Accordingly, we deem the arguments abandoned. See Court of Appeals Rule 25 (c) (2)
(“Any enumeration of error which is not supported in the brief by citation of authority
or argument may be deemed abandoned.”) Patterson v. State, 327 Ga. App. 695, 698 (3)
(761 SE2d 101) (2014) (deeming arguments of ineffective assistance abandoned when
alleged errors were not “supported with any further argument, citations to the record, or
legal authority”).
2. Bostic also asserts without argument, citations to the record, or legal authority
that the jury was influenced by a photograph of the victim displayed on a television
monitor in the courtroom and on shirts worn in the courtroom. We deem these arguments
abandoned for appellate review pursuant to Court of Appeals Rule 25 (c) (2).

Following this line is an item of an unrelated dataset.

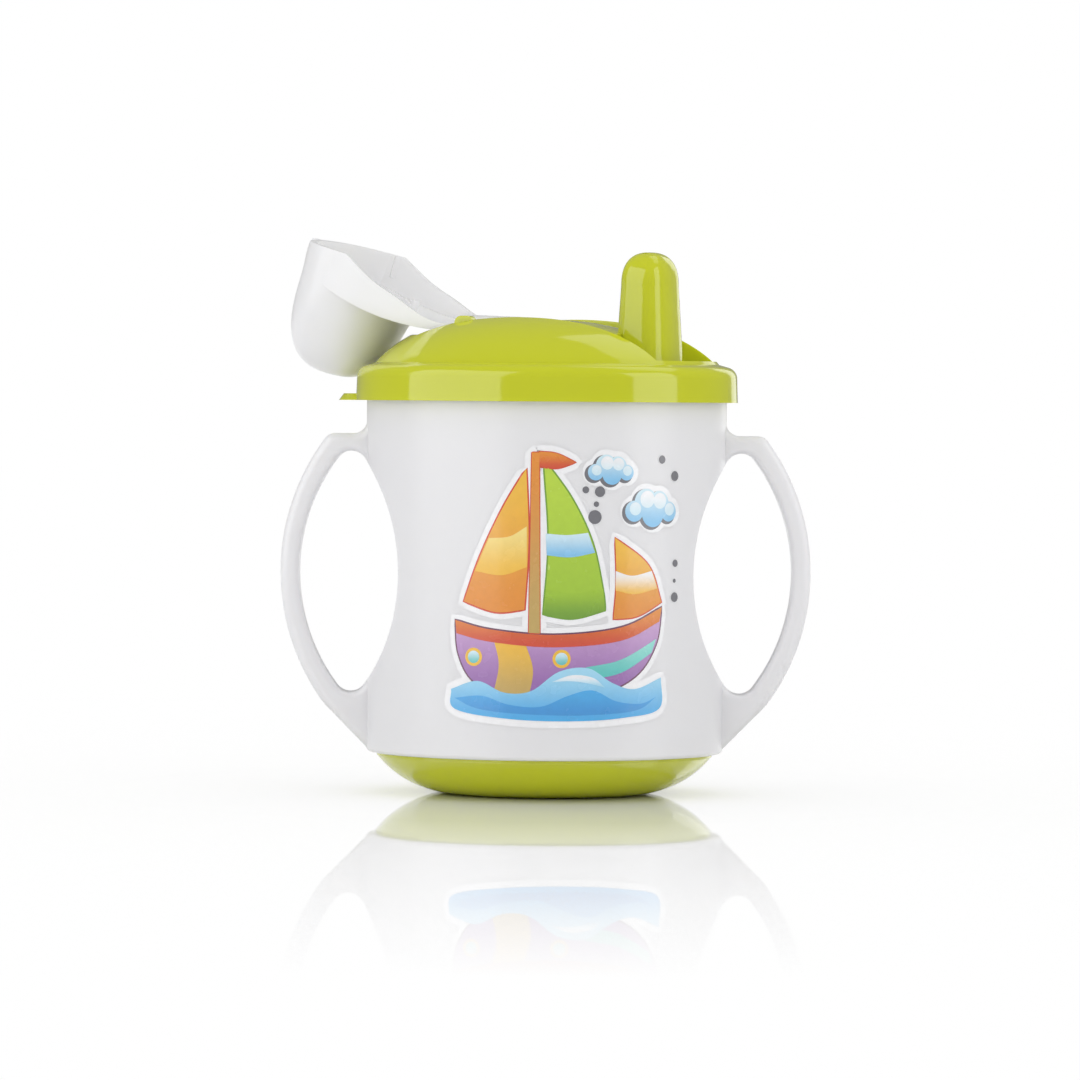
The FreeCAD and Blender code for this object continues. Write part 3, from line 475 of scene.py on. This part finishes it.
def make_world():
    """White studio, but dim in what a gloss sees. A perfect mirror, the table top, sees it white."""
    world = bpy.data.worlds.new("studio")
    bpy.context.scene.world = world
    world.use_nodes = True
    nodes, links = world.node_tree.nodes, world.node_tree.links
    shell = nodes["Background"]
    shell.inputs["Color"].default_value = (1.0, 1.0, 1.0, 1.0)
    shell.inputs["Strength"].default_value = 1.0
    dim = nodes.new("ShaderNodeBackground")
    dim.inputs["Color"].default_value = (1.0, 1.0, 1.0, 1.0)
    dim.inputs["Strength"].default_value = GLOSS_WORLD
    path = nodes.new("ShaderNodeLightPath")
    mix = nodes.new("ShaderNodeMixShader")
    soft = nodes.new("ShaderNodeMath")
    soft.operation = "SUBTRACT"
    links.new(path.outputs["Is Glossy Ray"], soft.inputs[0])
    links.new(path.outputs["Is Singular Ray"], soft.inputs[1])
    links.new(soft.outputs["Value"], mix.inputs["Fac"])
    links.new(shell.outputs["Background"], mix.inputs[1])
    links.new(dim.outputs["Background"], mix.inputs[2])
    links.new(mix.outputs["Shader"], nodes["World Output"].inputs["Surface"])


def area_light(name, azimuth, elevation, distance, size, power):
    """Softbox that only glosses see, at an azimuth (0 towards the camera, + to the right) and an
    elevation from the cup."""
    data = bpy.data.lights.new(name, "AREA")
    data.shape = "RECTANGLE"
    data.size, data.size_y = size
    data.energy = power
    light = bpy.data.objects.new(name, data)
    bpy.context.collection.objects.link(light)
    a, e = math.radians(azimuth), math.radians(elevation)
    way = Vector((math.sin(a) * math.cos(e), -math.cos(a) * math.cos(e), math.sin(e)))
    light.location = LIGHT_TARGET + way * distance
    light.rotation_euler = way.to_track_quat("Z", "Y").to_euler()
    light.visible_diffuse = False


def make_lights():
    """Tall softboxes left and right, one high up behind on the right and a strip low behind it."""
    area_light("left_box", azimuth=-59.0, elevation=18.0, distance=1.2, size=(1.5, 1.7), power=17.0)
    area_light("right_box", azimuth=68.0, elevation=14.0, distance=1.2, size=(0.68, 1.3), power=6.0)
    area_light("over_box", azimuth=131.0, elevation=58.0, distance=1.3, size=(0.95, 0.5), power=1.5)
    area_light("back_strip", azimuth=155.0, elevation=10.0, distance=1.3, size=(0.35, 0.8), power=0.9)


# ---- put together -----------------------------------------------------------------------------------
def dress(node, material):
    """A CAD node takes one material."""
    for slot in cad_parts[node].material_slots:
        slot.material = material


def main():
    """Camera, studio, materials and the print."""
    bpy.context.scene.view_settings.view_transform = "Standard"
    make_camera()
    make_world()
    make_lights()
    make_floor()
    lime = lime_plastic()
    white = milky_plastic("white_plastic", shade=0.835, weight=0.3, transmission=0.0)
    cover = milky_plastic("cover_plastic", shade=0.965, weight=0.5, transmission=0.1)
    silicone = soft_silicone()
    dress("cup_body", white)
    dress("base_cap", lime)
    dress("lid", lime)
    dress("spout_cover", cover)
    dress("lid_seal", silicone)
    dress("spout_valve", silicone)
    make_print()


main()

See also
Johnson v. State, 290 Ga. App. 255, 259 (1) (d) (659 SE2d 638) (2008) (deeming
abandoned argument that was unsupported by citation to authority); Thrasher v. State,
289 Ga. App. at 399, 400 (1) (657 SE2d 316) (2008) (“filing a brief without legal
authority is tantamount to filing no brief at all.”)
Judgment affirmed. McMillian and Mercier, JJ., concur.